Ah, caros concidadãos. Que época magnífica para se estar vivo, empregado e ligeiramente desesperado em Portugal. O ar está carregado de promessa. Não a promessa de um futuro melhor, mas aquela promessa pesada e húmida que precede uma trovoada — neste caso, uma greve geral. E no centro desta tempestade perfeita, ergue-se, como um monumento à sagacidade burocrática, o nosso flamante Novo Código do Trabalho.
Os arautos do progresso, aqueles que usam fatos de linho em reuniões com ar condicionado, batizaram-no de "Moderno". "Flexível". "Competitivo". Palavras tão reluzentes e ocas como os prédios de vidro onde são proferidas. A modernidade, claro, não está em garantir que um trabalhador consiga pagar uma renda e comer algo mais sofisticado que atum de lata no mesmo mês. Não, senhor. A modernidade está na sublime arte de transformar direitos adquiridos com suor e protesto em meras "sugestões" negociáveis.

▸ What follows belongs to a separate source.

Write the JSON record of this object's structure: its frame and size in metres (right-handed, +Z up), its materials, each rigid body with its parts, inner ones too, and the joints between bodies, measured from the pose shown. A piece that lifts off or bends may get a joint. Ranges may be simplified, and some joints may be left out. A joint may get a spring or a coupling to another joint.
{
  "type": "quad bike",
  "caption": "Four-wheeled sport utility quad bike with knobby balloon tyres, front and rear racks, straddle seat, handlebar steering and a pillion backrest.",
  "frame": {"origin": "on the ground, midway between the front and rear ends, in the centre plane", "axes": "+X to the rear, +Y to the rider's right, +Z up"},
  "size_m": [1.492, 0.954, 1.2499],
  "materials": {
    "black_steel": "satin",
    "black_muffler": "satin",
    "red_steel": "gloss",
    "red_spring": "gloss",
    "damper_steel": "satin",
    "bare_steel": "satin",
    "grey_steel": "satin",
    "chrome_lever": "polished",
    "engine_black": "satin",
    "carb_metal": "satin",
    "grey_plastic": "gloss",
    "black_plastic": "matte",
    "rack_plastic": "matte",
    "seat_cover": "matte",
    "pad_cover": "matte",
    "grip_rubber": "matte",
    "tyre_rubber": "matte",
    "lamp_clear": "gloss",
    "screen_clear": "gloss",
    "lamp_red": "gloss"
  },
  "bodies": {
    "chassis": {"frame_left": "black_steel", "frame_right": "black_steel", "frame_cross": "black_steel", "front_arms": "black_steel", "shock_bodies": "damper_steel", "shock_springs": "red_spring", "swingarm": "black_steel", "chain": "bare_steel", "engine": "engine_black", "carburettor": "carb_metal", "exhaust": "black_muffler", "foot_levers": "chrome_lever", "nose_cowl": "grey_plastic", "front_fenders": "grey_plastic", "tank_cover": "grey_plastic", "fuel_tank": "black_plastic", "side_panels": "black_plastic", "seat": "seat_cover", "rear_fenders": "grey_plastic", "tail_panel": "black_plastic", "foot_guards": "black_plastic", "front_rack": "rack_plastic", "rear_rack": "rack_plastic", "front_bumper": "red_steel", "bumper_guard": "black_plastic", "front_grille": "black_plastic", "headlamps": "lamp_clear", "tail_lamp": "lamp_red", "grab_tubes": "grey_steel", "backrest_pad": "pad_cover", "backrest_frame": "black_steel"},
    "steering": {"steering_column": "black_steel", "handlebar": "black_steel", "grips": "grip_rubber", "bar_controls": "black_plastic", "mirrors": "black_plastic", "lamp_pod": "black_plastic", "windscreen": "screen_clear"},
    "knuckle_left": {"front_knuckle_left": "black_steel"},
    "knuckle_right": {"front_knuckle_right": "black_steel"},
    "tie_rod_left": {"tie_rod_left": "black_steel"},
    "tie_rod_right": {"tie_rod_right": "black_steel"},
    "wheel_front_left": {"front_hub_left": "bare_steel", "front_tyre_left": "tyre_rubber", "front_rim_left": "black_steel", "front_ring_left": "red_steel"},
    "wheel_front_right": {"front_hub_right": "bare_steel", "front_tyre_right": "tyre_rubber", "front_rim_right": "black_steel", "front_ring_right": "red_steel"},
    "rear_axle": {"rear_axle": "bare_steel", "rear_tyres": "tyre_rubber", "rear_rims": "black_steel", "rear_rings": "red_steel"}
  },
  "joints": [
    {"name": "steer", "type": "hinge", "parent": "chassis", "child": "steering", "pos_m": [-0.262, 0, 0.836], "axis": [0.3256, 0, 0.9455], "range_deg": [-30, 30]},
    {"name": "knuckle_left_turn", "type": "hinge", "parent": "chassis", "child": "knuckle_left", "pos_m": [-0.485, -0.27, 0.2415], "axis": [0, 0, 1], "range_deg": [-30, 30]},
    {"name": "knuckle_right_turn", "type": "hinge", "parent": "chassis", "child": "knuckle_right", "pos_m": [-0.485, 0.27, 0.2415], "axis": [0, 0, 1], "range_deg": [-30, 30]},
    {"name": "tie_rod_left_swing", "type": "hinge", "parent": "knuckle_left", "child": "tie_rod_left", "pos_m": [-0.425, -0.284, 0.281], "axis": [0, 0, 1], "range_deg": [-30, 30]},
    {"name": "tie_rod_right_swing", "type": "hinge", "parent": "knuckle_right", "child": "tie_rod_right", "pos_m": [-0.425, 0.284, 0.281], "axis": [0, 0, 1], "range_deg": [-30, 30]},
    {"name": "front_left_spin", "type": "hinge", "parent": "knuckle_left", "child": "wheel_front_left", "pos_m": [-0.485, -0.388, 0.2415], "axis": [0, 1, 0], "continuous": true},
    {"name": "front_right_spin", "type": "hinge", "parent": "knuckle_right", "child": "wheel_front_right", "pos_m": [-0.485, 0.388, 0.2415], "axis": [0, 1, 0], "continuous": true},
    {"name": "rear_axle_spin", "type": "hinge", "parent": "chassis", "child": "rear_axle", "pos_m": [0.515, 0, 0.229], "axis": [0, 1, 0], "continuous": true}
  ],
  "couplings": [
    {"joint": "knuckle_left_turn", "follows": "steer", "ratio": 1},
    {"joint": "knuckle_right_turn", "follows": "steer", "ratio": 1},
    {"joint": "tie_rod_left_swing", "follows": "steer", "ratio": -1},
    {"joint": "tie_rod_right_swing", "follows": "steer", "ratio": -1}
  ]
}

Olhe para a joia da coroa: o tal "banco de horas anualizado". Uma invenção tão brilhante que só podia ter sido concebida por alguém cuja maior fadiga laboral é carregar o cartão de crédito corporativo. A ideia é simples e bela na sua perversidade: as horas extra não são para pagar, são para "gerir". Trabalha 60 horas numa semana a apagar fogos? Excelente! Na semana seguinte, folga uma tarde. Chama-se "equilíbrio". Eu chamo-lhe a versão laboral de "fiado". É a uberização do emprego estável: você é o seu próprio mini-empresário, sempre à beira da falência de energia física.
E depois temos a facilitação dos despedimentos. Outro triunfo da linguística orwelliana. "Facilitação" soa tão bem, tão fluida. Como "facilitar o fluxo do trânsito" ou "facilitar a digestão". O que se está a facilitar, meus amigos, é o passe do patrão para lhe mostrar a porta com um custo que deixou de ser proibitivo para se tornar um mero inconveniente contabilístico. A mensagem subliminar é clara: "Sorria, seja produtivo e não aborreça, senão facilitamos a sua transição para o estatuto de ex-colaborador."

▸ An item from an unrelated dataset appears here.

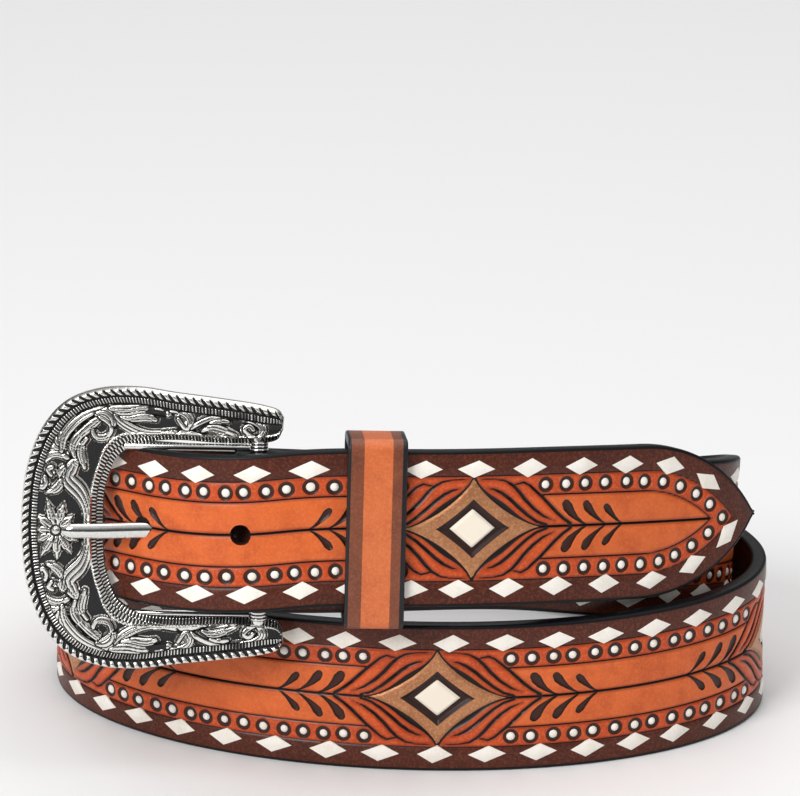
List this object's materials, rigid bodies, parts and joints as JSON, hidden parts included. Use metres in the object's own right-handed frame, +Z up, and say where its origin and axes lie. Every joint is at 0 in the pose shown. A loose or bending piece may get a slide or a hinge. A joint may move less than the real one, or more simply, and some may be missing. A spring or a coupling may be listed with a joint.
{
  "type": "western tooled belt",
  "caption": "Tooled leather belt, buckled and wound in a standing coil, with a horseshoe-shaped cast buckle, prong, keeper loop and pointed tip.",
  "frame": {"origin": "middle of the coil's footprint, on the surface that it stands on", "axes": "+Z up, +X along the coil's length towards the strap's tip, and the buckle's face looks along -Y"},
  "size_m": [0.186, 0.1416, 0.096],
  "materials": {
    "tooled_leather": "tooled and hand-coloured, satin, with a black edge",
    "keeper_leather": "smooth satin with dark painted borders",
    "antique_silver": "cast, bright on the high parts and blackened in the hollows",
    "bright_steel": "polished"
  },
  "bodies": {
    "root": {"buckle_frame": "antique_silver", "prong": "bright_steel", "strap": "tooled_leather", "keeper": "keeper_leather", "rivet_1": "bright_steel", "rivet_2": "bright_steel"}
  },
  "joints": []
}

E, claro, a desregulamentação dos horários de trabalho. Adeus, tetos rígidos de horas por dia! Olá, "adaptabilidade"! Porque o que o trabalhador português, já especialista em fazer milagres com um salário mínimo, realmente queria era a nobre incerteza de não saber se hoje sai às 18h ou à meia-noite. É uma injeção de adrenalina na rotina! Quem precisa de planear uma vida familiar, de ir ao ginásio, ou simplesmente de desligar, quando se pode viver na emocionante expectativa de um email do chefe às 21h?
Perante este festival de boa-vontade patronal, a resposta sindical era inevitável: uma Greve Geral. Aquela tradição portuguesa tão nossa, tão bela no seu caos coreografado. Os mesmos profetas do apocalipse económico que nos venderam o Código como a salvação, agora torcem as mãos e lamentam a "intransigência" e o "atraso". É de uma ironia deliciosa. Esperavam o quê? Que oferecessemos rosas e bolos a esta reforma que cheira a velha receita de espremer até à última gota? A greve é o soluço seco de um país que já engoliu muitos sapos e se apercebeu de que este vem com um fato de três peças e uma calculadora.
No fim, o espetáculo é perfeito. De um lado, o Governo e os seus apóstolos, a falar de "atrair investimento" com a doçura salivar de quem vende um país-usado. Do outro, os sindicatos, a berrar "Atentado social!" com a fúria ritual de quem sabe que está sempre a perder terreno, mas não pode admiti-lo. E no meio, nós, a plebe assalariada, a tentar decifrar se esta "flexibilidade" toda é a corda que nos vai safar do poço ou a que vão usar para nos amarrar melhor.
O futuro promete. Promete cansaço. Promete instabilidade. Promete aquele brilho especial no olho do patrão quando se lembrar que, tecnicamente, você agora pertence à empresa 24 horas por dia, sete dias por semana. Se tudo correr como planeado, seremos a força de trabalho mais "moderna" e "flexível" da Europa.
Completamente exaustos, mas moderníssimos.
E pronto. Afinal, como dizia o outro, o trabalho liberta. Agora, literalmente, até das suas próprias horas de descanso.